─── Supplied material

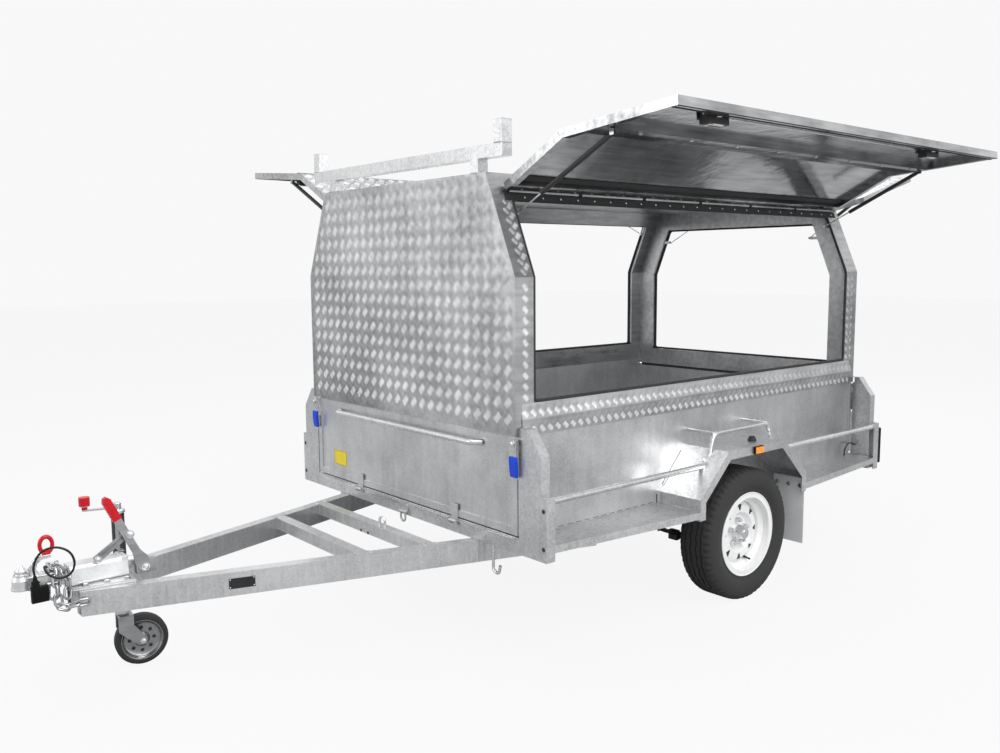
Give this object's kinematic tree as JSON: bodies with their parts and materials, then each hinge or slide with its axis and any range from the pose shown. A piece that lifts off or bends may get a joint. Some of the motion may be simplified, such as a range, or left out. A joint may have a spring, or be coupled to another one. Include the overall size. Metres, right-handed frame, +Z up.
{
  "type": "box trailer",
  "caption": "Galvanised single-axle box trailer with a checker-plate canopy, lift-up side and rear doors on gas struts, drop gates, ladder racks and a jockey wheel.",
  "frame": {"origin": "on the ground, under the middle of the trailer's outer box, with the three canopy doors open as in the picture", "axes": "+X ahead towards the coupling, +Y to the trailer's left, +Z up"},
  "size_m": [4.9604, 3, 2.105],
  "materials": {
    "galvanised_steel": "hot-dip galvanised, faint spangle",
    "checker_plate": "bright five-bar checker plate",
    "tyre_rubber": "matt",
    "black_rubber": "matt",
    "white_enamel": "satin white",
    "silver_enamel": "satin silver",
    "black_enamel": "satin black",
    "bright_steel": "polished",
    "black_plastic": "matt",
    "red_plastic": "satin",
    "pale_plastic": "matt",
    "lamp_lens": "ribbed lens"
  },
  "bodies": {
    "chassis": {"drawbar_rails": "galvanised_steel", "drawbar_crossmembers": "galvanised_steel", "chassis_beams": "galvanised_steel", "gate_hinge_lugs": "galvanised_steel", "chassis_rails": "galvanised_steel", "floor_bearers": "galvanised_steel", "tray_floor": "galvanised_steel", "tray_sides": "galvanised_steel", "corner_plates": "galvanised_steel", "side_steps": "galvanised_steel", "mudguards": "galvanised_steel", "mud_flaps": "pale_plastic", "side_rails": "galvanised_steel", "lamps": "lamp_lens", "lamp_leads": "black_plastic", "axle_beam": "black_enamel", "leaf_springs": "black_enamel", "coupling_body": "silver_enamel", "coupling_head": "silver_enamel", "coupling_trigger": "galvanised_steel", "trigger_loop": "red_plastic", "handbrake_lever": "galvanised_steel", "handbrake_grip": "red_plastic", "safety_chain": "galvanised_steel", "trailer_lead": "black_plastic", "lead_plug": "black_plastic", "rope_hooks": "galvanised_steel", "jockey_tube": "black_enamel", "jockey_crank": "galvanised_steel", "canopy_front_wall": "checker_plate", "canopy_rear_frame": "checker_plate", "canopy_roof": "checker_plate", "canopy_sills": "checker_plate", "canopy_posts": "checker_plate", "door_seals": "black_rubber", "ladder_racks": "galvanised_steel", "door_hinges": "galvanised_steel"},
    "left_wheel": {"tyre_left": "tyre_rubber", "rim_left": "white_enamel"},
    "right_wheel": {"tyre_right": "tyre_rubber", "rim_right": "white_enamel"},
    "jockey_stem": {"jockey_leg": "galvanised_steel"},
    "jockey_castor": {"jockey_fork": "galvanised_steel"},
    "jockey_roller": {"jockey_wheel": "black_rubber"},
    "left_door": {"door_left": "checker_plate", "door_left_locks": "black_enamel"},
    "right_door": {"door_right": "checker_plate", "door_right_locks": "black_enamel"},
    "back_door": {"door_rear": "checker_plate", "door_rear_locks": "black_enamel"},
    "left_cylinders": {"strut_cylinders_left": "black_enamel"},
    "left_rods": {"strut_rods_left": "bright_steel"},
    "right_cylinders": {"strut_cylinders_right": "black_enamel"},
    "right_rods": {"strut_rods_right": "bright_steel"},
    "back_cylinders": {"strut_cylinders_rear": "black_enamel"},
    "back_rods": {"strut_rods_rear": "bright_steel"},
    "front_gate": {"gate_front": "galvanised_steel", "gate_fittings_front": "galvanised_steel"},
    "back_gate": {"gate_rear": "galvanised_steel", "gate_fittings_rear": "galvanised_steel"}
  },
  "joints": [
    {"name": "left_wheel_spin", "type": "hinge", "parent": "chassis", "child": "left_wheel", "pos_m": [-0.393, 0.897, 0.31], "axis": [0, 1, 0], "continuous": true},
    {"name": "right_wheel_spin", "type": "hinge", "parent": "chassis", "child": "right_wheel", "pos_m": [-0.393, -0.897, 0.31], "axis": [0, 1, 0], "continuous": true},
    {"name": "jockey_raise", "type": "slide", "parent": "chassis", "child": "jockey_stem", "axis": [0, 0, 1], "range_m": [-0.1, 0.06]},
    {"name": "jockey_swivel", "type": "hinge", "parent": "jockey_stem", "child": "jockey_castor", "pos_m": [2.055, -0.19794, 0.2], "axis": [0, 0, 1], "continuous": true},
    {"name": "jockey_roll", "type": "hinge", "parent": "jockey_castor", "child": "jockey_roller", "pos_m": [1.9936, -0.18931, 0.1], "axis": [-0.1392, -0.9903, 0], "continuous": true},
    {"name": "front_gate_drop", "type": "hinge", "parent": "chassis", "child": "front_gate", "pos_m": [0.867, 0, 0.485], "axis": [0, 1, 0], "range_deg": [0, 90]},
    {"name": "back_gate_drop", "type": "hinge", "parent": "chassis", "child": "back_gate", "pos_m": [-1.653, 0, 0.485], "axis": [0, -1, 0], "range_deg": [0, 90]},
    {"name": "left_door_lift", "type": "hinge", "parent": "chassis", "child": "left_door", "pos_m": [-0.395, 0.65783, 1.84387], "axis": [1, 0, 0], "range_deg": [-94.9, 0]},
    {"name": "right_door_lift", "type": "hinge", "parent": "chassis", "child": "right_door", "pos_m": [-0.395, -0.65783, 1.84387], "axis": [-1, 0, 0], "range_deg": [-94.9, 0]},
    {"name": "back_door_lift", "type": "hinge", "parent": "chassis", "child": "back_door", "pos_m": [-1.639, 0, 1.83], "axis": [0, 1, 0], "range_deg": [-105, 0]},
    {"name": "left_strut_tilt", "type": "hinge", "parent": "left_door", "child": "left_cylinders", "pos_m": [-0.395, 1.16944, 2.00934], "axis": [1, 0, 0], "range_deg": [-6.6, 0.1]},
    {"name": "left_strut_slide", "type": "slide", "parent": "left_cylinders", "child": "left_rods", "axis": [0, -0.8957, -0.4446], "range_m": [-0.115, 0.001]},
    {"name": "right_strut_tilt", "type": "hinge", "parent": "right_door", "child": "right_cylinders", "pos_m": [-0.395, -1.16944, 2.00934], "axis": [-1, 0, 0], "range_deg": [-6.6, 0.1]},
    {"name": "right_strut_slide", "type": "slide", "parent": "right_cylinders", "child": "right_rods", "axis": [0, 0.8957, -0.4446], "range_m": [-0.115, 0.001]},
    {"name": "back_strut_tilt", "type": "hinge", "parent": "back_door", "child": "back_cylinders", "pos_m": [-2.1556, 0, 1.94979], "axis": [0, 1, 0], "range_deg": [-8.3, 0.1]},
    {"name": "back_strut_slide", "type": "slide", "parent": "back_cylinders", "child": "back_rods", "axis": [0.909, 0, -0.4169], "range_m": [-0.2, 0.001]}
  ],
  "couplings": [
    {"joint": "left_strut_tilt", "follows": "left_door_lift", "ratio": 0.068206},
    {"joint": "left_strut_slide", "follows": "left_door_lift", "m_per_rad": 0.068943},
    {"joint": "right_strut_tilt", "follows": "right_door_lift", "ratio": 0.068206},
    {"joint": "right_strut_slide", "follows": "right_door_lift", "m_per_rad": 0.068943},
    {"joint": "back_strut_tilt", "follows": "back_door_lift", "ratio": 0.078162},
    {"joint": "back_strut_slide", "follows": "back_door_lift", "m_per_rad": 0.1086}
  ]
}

──────

[Task] Across the material above, how many lines include the string "with"? Only the number is wanted.

[Written answer] 3